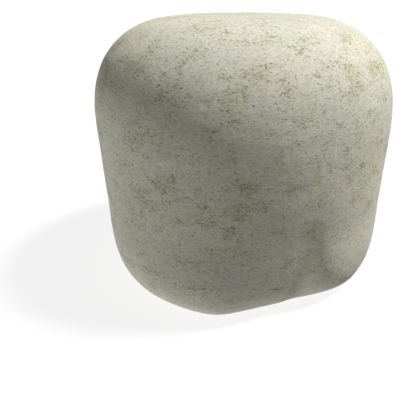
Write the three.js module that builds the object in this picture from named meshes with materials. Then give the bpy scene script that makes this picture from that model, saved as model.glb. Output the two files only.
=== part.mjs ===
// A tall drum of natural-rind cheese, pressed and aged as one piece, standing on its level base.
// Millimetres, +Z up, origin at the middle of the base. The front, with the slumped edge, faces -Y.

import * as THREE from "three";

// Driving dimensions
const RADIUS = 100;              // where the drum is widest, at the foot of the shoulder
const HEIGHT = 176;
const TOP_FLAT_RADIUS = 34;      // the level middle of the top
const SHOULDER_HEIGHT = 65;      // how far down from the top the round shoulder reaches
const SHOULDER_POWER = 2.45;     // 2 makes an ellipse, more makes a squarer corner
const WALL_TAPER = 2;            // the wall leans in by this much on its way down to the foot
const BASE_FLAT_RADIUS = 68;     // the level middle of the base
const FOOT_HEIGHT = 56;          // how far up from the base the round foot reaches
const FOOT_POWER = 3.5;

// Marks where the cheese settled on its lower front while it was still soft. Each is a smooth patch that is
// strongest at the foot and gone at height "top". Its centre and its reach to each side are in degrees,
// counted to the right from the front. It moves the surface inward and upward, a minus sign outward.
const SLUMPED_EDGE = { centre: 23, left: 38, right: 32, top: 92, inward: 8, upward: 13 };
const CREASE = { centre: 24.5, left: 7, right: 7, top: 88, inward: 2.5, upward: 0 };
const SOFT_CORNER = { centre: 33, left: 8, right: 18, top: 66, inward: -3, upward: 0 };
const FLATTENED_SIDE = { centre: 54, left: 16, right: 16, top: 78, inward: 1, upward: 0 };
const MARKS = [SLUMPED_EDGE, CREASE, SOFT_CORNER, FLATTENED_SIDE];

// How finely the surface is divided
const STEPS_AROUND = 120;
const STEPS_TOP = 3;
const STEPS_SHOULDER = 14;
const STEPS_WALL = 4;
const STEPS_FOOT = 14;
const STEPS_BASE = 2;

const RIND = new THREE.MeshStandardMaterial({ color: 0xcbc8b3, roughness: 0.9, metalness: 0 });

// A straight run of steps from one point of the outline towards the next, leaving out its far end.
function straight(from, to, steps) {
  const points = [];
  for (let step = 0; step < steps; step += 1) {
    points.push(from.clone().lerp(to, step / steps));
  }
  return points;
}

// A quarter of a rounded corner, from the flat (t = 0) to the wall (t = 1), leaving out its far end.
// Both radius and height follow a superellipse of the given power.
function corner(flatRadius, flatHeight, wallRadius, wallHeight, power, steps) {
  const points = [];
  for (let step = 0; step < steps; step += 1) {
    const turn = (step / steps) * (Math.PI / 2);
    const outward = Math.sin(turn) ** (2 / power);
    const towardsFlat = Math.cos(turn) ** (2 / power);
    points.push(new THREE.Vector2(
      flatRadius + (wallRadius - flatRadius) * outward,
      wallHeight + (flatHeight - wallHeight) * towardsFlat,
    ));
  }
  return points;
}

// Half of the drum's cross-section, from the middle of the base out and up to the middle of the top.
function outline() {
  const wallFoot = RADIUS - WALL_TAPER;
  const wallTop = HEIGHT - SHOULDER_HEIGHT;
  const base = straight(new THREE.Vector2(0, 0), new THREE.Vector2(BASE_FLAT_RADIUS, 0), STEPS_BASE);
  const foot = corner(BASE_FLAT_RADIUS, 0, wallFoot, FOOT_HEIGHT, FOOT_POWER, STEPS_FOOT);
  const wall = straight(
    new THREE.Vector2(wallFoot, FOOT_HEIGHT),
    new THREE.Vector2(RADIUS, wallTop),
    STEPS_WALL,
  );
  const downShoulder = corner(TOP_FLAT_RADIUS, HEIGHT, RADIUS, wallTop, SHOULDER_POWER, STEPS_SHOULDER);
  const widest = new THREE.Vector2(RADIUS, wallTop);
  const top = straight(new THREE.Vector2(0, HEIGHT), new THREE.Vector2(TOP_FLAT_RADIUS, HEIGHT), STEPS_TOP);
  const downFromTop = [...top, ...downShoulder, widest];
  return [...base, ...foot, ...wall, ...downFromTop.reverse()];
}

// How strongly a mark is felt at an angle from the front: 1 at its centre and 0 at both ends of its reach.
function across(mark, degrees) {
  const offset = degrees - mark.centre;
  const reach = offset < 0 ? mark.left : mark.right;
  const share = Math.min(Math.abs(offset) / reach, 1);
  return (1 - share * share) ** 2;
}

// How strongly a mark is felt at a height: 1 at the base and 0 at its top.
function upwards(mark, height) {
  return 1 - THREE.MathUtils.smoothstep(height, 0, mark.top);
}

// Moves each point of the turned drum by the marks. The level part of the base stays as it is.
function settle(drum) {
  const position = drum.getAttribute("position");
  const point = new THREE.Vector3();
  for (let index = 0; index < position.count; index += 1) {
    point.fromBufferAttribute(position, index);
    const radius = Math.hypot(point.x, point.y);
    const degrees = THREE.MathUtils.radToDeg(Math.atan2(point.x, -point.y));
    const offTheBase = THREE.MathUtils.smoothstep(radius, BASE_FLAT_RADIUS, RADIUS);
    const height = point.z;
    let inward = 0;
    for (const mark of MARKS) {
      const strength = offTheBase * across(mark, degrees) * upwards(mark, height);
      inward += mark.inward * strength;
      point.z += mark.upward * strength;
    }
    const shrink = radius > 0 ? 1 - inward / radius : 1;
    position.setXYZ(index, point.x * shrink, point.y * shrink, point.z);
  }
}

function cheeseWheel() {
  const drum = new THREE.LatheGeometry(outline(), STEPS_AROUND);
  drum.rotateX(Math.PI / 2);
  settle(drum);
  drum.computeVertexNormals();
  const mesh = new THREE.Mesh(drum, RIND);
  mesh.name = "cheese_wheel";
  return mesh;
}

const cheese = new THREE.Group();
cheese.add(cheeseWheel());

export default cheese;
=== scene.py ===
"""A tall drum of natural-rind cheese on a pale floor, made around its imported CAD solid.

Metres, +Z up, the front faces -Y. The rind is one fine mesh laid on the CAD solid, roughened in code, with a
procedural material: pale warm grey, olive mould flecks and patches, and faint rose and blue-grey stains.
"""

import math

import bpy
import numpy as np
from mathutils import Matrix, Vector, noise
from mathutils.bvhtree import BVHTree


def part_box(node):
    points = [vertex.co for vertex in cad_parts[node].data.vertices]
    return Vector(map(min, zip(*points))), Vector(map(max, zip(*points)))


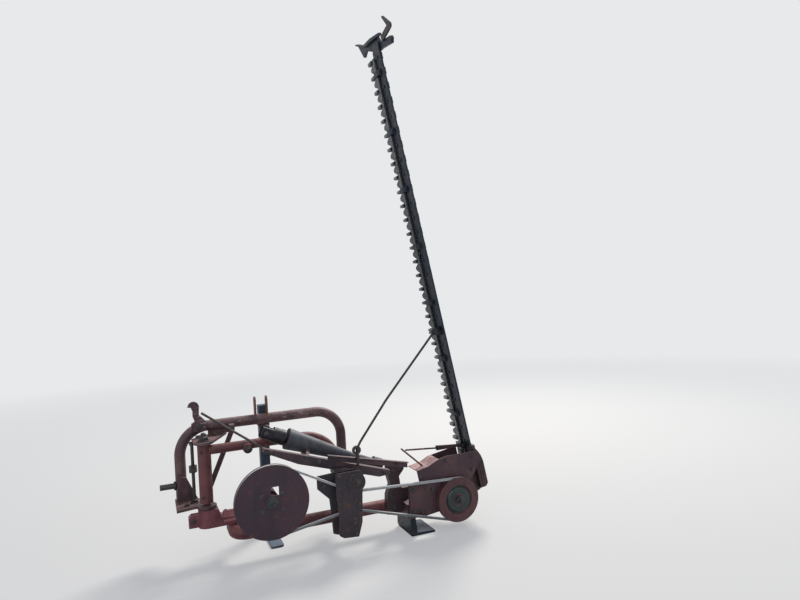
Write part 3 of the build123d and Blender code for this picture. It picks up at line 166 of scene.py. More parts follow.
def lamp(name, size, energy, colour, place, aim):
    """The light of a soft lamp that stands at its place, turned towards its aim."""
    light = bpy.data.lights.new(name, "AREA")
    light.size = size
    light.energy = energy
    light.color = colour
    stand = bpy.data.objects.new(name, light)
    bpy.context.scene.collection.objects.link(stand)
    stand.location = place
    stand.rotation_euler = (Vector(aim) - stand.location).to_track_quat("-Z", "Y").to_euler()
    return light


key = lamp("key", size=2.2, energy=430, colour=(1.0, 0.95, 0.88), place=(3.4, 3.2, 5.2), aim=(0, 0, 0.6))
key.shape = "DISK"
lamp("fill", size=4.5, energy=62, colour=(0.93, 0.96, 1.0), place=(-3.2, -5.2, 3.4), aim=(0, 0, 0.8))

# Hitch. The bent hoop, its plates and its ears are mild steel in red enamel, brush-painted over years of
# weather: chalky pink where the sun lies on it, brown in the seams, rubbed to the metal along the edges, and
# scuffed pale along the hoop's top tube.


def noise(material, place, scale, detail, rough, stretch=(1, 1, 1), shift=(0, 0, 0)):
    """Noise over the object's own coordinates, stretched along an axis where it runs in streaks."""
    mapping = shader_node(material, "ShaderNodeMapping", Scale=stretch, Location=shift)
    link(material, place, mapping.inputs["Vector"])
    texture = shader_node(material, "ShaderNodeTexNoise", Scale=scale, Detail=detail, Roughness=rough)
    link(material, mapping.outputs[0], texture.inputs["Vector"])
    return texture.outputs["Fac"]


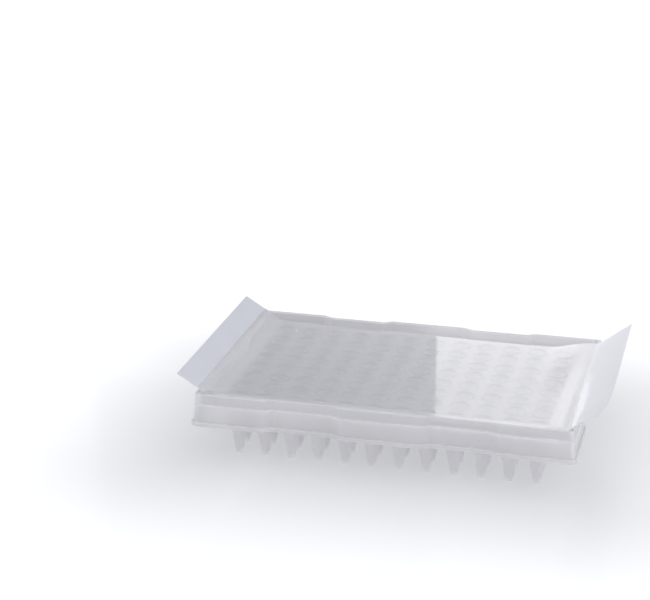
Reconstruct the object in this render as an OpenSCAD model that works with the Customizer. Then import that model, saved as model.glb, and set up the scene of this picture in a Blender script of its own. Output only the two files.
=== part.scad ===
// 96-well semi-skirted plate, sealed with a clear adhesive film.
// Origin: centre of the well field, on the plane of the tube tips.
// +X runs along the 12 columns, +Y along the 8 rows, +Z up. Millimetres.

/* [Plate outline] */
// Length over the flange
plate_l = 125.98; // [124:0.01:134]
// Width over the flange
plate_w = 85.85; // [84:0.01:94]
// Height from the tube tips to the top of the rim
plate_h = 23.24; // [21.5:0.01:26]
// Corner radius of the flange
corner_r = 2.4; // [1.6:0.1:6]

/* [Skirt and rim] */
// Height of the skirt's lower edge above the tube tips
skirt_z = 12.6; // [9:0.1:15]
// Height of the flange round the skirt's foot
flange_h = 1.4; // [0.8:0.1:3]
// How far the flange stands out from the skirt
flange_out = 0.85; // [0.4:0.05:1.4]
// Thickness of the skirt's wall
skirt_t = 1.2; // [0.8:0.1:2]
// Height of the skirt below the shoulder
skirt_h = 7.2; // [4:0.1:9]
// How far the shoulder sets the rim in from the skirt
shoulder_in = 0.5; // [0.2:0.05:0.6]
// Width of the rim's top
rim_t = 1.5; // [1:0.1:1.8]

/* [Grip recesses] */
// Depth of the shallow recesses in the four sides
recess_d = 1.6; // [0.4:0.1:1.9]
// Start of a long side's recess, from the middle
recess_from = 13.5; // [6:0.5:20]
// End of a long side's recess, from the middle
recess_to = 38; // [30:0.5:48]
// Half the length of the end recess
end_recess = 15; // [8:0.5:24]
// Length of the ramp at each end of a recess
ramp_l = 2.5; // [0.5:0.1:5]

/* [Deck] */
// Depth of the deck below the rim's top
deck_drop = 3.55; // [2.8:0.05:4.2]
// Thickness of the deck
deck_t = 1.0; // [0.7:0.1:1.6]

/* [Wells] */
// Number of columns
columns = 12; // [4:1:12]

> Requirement
Reproduce only the lines from the one containing "zip(*points))), Vector(map(max, zip(*points)))" through the one containing "# scuffed pale along the hoop's top tube.", inclusive of both.

> Exercise result
    return Vector(map(min, zip(*points))), Vector(map(max, zip(*points)))


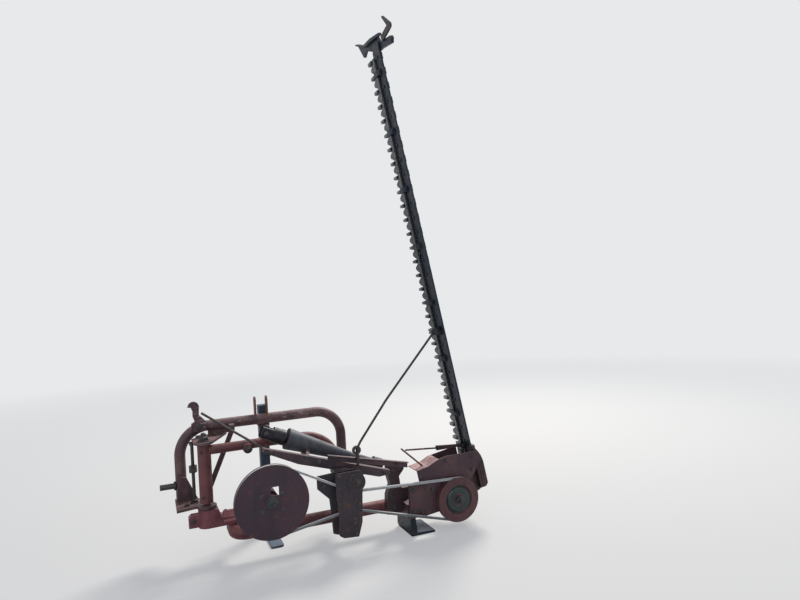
Write part 3 of the build123d and Blender code for this picture. It picks up at line 166 of scene.py. More parts follow.
def lamp(name, size, energy, colour, place, aim):
    """The light of a soft lamp that stands at its place, turned towards its aim."""
    light = bpy.data.lights.new(name, "AREA")
    light.size = size
    light.energy = energy
    light.color = colour
    stand = bpy.data.objects.new(name, light)
    bpy.context.scene.collection.objects.link(stand)
    stand.location = place
    stand.rotation_euler = (Vector(aim) - stand.location).to_track_quat("-Z", "Y").to_euler()
    return light


key = lamp("key", size=2.2, energy=430, colour=(1.0, 0.95, 0.88), place=(3.4, 3.2, 5.2), aim=(0, 0, 0.6))
key.shape = "DISK"
lamp("fill", size=4.5, energy=62, colour=(0.93, 0.96, 1.0), place=(-3.2, -5.2, 3.4), aim=(0, 0, 0.8))

# Hitch. The bent hoop, its plates and its ears are mild steel in red enamel, brush-painted over years of
# weather: chalky pink where the sun lies on it, brown in the seams, rubbed to the metal along the edges, and
# scuffed pale along the hoop's top tube.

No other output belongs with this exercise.